#### Data provided ####
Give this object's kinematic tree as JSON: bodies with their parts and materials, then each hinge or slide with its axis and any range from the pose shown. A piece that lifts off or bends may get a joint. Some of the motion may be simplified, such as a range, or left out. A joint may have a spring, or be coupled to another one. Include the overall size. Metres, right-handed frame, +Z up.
####
#### Data provided ####
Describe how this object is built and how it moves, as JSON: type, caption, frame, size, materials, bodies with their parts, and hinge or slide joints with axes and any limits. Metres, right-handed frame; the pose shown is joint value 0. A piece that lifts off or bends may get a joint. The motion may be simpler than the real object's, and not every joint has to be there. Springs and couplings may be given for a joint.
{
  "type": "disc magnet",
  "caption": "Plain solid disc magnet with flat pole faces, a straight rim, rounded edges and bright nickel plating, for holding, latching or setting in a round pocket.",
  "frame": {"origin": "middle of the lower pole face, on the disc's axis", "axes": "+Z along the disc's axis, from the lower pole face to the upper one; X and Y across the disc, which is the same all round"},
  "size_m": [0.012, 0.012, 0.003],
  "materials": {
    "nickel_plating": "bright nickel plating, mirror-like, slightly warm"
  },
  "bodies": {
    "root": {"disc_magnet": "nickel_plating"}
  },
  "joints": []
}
####
#### Data provided ####
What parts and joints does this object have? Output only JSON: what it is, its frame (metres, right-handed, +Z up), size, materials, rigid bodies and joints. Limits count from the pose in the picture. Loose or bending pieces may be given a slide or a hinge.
####
* Short task:
Report only the number of lines that hold the string "frame" in this listing.

* Reply:
4